> What is being asked: Quote only the lines from the line containing "Recreate this object" to the line containing "layer_step = 0.15; // [0.1:0.05:0.3]", with both of those lines included, please, exactly as written.

> Data shown:
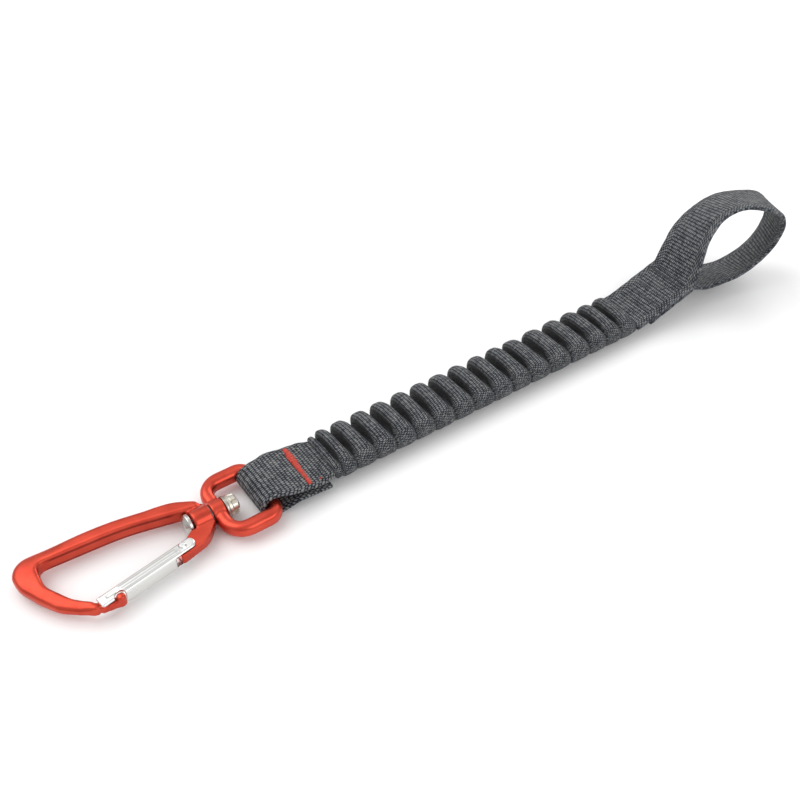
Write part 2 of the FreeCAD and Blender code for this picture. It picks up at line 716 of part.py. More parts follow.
def make_red_bartack():
    centre, slope = on_upper_layer(78.2)
    return add_shape("red_bartack", stitch_row(centre, slope, 2.3, 21.5, dim("thread")))


def make_near_bartack():
    rows = []
    for x in (82.0, 84.5):
        centre, slope = on_upper_layer(x)
        rows.append(stitch_row(centre, slope, 0.8, 20, dim("thread")))
    return add_shape("near_bartack", *rows)


def stitch_seat():
    """Height of the stitches' underside from the middle of the sewn end."""
    return dim("web_thick") + dim("layer_gap") + 0.06


def make_box_stitch():
    slope = dim("end_slope")
    top = stitch_seat()
    rows = [stitch_row(sewn_end_point(along, top), slope, 0.8, 19, dim("thread"))
            for along in (7, 12, 17, 22)]
    return add_shape("box_stitch", *rows)


def make_loop_bartack():
    slope = dim("end_slope")
    top = stitch_seat()
    rows = [stitch_row(sewn_end_point(2.5, top), slope, 2.2, 22, dim("thread")),
            stitch_row(sewn_end_point(2.5, -top), slope, 2.2, 22, dim("thread"), side=-1)]
    return add_shape("loop_bartack", *rows)


# ---- assembly -------------------------------------------------------------------------------------

for make in (make_carabiner_frame, make_swivel_eye, make_eye_webbing, make_gathered_sleeve,
             make_elastic_core, make_far_webbing, make_loop_tail, make_loop_webbing,
             make_red_bartack, make_near_bartack, make_box_stitch, make_loop_bartack):
    shift_to_origin(make())
for make in (make_swivel_pin, make_hub_washer, make_eye_washer, make_castle_nut):
    place_on_axis(make())
for make in (make_gate_channel, make_gate_rivet, make_gate_plunger, make_gate_spring):
    place_on_gate(make())
doc.recompute()

for item in doc.Objects:
    if "Invalid" in item.State or "Error" in item.State:
        raise RuntimeError("%s failed: %s" % (item.Label, item.State))

os.makedirs("parts", exist_ok=True)
whole = FreeCAD.BoundBox()
for item in sub_parts:
    if item.Shape.isNull() or not item.Shape.isValid():
        raise RuntimeError(item.Label + " is not a valid solid")
    item.Shape.exportStep(os.path.join("parts", item.Label + ".step"))
    whole.add(item.Shape.BoundBox)
    print("%-18s %9.1f mm3  %d solid(s)" % (item.Label, item.Shape.Volume, len(item.Shape.Solids)))
print("x %.2f %.2f  y %.2f %.2f  z %.2f %.2f" % (
    whole.XMin, whole.XMax, whole.YMin, whole.YMax, whole.ZMin, whole.ZMax))
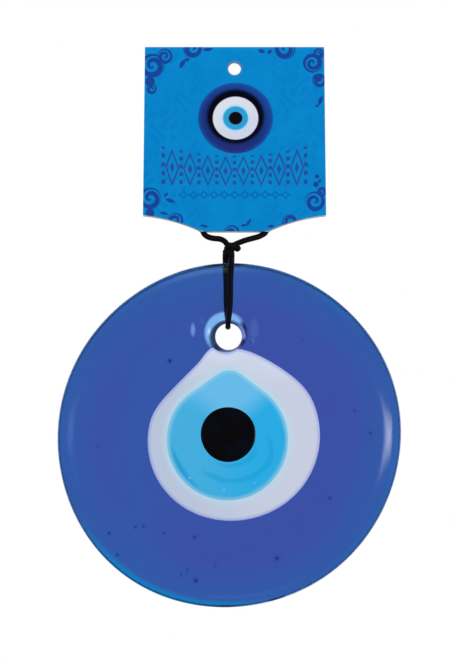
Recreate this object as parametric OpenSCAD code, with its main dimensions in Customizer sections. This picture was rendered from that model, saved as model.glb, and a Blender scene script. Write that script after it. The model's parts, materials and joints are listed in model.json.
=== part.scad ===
// Glass evil eye ornament: a pressed cobalt disc with a layered eye, hung by a knotted black cord
// from a folded printed card. +Z is up, the front faces -Y, and the origin is the centre of the
// card's peg hole, midway between the card's two panels.

/* [Glass disc] */
// Diameter of the glass disc
glass_d = 120; // [110:1:120]
// Thickness of the glass disc
glass_t = 8; // [7:0.5:8]
// Width of the rounded shoulder round the rim
shoulder_w = 9; // [5:0.5:12]
// Diameter of the hanging hole at its waist
hole_d = 9.2; // [8:0.1:10]
// Diameter of the hanging hole at its flared mouths
hole_mouth_d = 15; // [14:0.5:16]
// Height of the hanging hole's centre above the disc's centre
hole_rise = 34.4; // [33:0.1:36]

/* [Eye] */
// Diameter of the white layer
white_d = 60; // [56:1:62]
// Depth of the white layer below the face of the disc
white_depth = 2.4; // [2:0.1:3]
// Diameter of the turquoise iris
iris_d = 42.6; // [38:0.2:46]
// Depth of the iris below the face of the disc
iris_depth = 1.6; // [1.2:0.1:1.8]
// Diameter of the iris's rounded tip
iris_tip_d = 14; // [10:1:18]
// Height of the tip's centre above the iris's centre
iris_tip_rise = 17.3; // [16:0.1:19]
// Diameter of the black pupil
pupil_d = 19; // [16:0.5:22]
// Depth of the pupil below the face of the disc
pupil_depth = 0.9; // [0.5:0.1:1]
// Height that each layer stands above the one round it
layer_step = 0.15; // [0.1:0.05:0.3]

/* [Card] */
// Width of the card along its top fold
card_top_w = 62.4; // [58:0.2:66]
// Width of the card at its lower corners
card_low_w = 63.8; // [58:0.2:66]
// Width of the tab at the card's lower edge
tab_w = 24.2; // [22.5:0.1:30]
// Thickness of the card's board
board_t = 0.35; // [0.25:0.05:0.4]
// Gap between the two panels, which holds the cord
panel_gap = 2.4; // [2.3:0.1:3]
// How far the back panel reaches below the front one
back_longer = 0.3; // [0:0.1:0.4]
// Diameter of the peg hole through both panels
peg_hole_d = 4.5; // [4:0.1:5]
// Distance from the peg hole's centre up to the top of the fold
peg_drop = 7.7; // [7:0.1:9]

/* [Cord] */
// Diameter of the cord
cord_d = 2; // [1.6:0.1:2.2]

/* [Hidden] */
$fn = 96;

// The vertical line through the hanging hole and the disc's centre
hang_x = -2.1;
// The cord's centre line where it crosses the hanging hole's waist
bight_z = -90;
// Clear space between the cord and the top of the hanging hole
hole_play = 0.2;
hole_z = bight_z + cord_d / 2 + hole_play - hole_d / 2;
glass_z = hole_z - hole_rise;
half_t = glass_t / 2;
// Steps in each curved stretch of a turned outline
arc_steps = 12;

// Places of the layers, from the disc's centre
white_at = [1.6, 0.3];
iris_at = [-0.7, -1.4];
pupil_at = [-0.3, 0.3];
// The two flatter flanks of the white layer: distance from its centre, and direction
white_flanks = [[27.5, 133], [28.6, 60]];
// How sharply the flanks turn into the round part; higher is sharper
flank_blend = 16;
white_corners = 120;

fold_r = panel_gap / 2 + board_t;
fold_z = peg_drop - fold_r;
panel_y = (panel_gap + board_t) / 2;
// Height of the crease at the top of the fold, which the back panel swings about
crease_z = peg_drop - board_t / 2;
// How far short of the crease the front panel's half of the fold stops
crease_gap = 0.6;
corner_z = -51.1;
tab_z = -56.7;
// Radius of the hollow curve between a lower corner and the tab
slope_r = 60;

cord_sides = 8;
knot_at = [-1.8, 0, -62.1];
// Radius of the knot's two turns, to the cord's centre line, and half the distance between them
knot_turn_r = 1.2;
knot_turn_rise = 0.8;

// The route of the cord inside the card, from the left exit round the peg hole to the right exit
loop_half = [
    [-11, -56.8], [-11.4, -52], [-11.1, -46.5], [-10.5, -41], [-9.8, -35.5], [-9.1, -30], [-8.4, -24.5],
    [-7.7, -19], [-7, -13.5], [-6.2, -8], [-5.3, -3], [-4.4, 0.6], [-2.8, 3.1]
];
loop_top = [0, 4.1];
branch_left_route = [
    [-10.3, 0, -57.9], [-9, 0, -58.7], [-7.2, 0, -59.1], [-5.2, 0, -59.3], [-3.6, 0, -60], [-2.4, 0, -61.4]
];
branch_right_route = [
    [10, 0, -57.7], [8.4, 0, -58.5], [6.2, 0, -59.1], [4, 0, -59.7], [1.8, 0, -60.5], [-0.6, 0, -61.6]
];
tail_route = [[-0.8, -2.2, -62.4], [0.5, -2.7, -62.4], [1.4, -2.8, -62.3]];
neck_front_route = [[-1.1, -0.9, -64.9], [-1.1, -0.9, -65.5]];
neck_back_route = [[-3.1, 0.9, -64.9], [-3.1, 0.9, -65.5]];
sling_front_route = [
    [-1.1, -0.9, -65.8], [-1.1, -2.1, -67], [-1.2, -3.5, -68.3], [-1.3, -4.4, -70], [-1.4, -4.9, -72],
    [-1.5, -5.2, -74.6], [-1.5, -5.3, -78], [-1.6, -5.3, -82], [-1.9, -5.2, -85.9], [-2.1, -4.8, -87.6],
    [-2.2, -3.7, -89.1], [-2.3, -2.4, -89.8], [-2.3, -1, -90], [-2.3, 0, -90]
];
sling_back_route = [
    [-2.3, 0, -90], [-2.3, 1, -90], [-2.3, 2.4, -89.8], [-2.3, 3.7, -89.1], [-2.4, 4.8, -87.6],
    [-2.6, 5.2, -85.9], [-2.8, 5.3, -82], [-2.9, 5.3, -78], [-2.9, 5.2, -74.6], [-3, 4.9, -72],
    [-3, 4.4, -70], [-3.1, 3.5, -68.3], [-3.1, 2.1, -67], [-3.1, 0.9, -65.8]
];

function unit(v) = v / norm(v);

// The direction of a route at point i, averaged over its neighbours; a route may state its first
// and last directions, so that it meets the next stretch squarely
function heading(route, i, ends) =
    let (
        last = len(route) - 1,
        stated = i == 0 ? ends[0] : i == last ? ends[1] : undef
    )
    is_undef(stated) ? unit(route[min(i + 1, last)] - route[max(i - 1, 0)]) : stated;

// The corners of one ring of a cord, square to the route at point i
function ring(route, i, aside, ends) =
    let (
        along = heading(route, i, ends),
        side = unit(cross(along, aside)),
        over = cross(side, along)
    )
    [for (k = [0 : cord_sides - 1])
        let (turn = 360 * k / cord_sides)
        route[i] + cord_d / 2 * (cos(turn) * side + sin(turn) * over)];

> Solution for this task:
Recreate this object as parametric OpenSCAD code, with its main dimensions in Customizer sections. This picture was rendered from that model, saved as model.glb, and a Blender scene script. Write that script after it. The model's parts, materials and joints are listed in model.json.
=== part.scad ===
// Glass evil eye ornament: a pressed cobalt disc with a layered eye, hung by a knotted black cord
// from a folded printed card. +Z is up, the front faces -Y, and the origin is the centre of the
// card's peg hole, midway between the card's two panels.

/* [Glass disc] */
// Diameter of the glass disc
glass_d = 120; // [110:1:120]
// Thickness of the glass disc
glass_t = 8; // [7:0.5:8]
// Width of the rounded shoulder round the rim
shoulder_w = 9; // [5:0.5:12]
// Diameter of the hanging hole at its waist
hole_d = 9.2; // [8:0.1:10]
// Diameter of the hanging hole at its flared mouths
hole_mouth_d = 15; // [14:0.5:16]
// Height of the hanging hole's centre above the disc's centre
hole_rise = 34.4; // [33:0.1:36]

/* [Eye] */
// Diameter of the white layer
white_d = 60; // [56:1:62]
// Depth of the white layer below the face of the disc
white_depth = 2.4; // [2:0.1:3]
// Diameter of the turquoise iris
iris_d = 42.6; // [38:0.2:46]
// Depth of the iris below the face of the disc
iris_depth = 1.6; // [1.2:0.1:1.8]
// Diameter of the iris's rounded tip
iris_tip_d = 14; // [10:1:18]
// Height of the tip's centre above the iris's centre
iris_tip_rise = 17.3; // [16:0.1:19]
// Diameter of the black pupil
pupil_d = 19; // [16:0.5:22]
// Depth of the pupil below the face of the disc
pupil_depth = 0.9; // [0.5:0.1:1]
// Height that each layer stands above the one round it
layer_step = 0.15; // [0.1:0.05:0.3]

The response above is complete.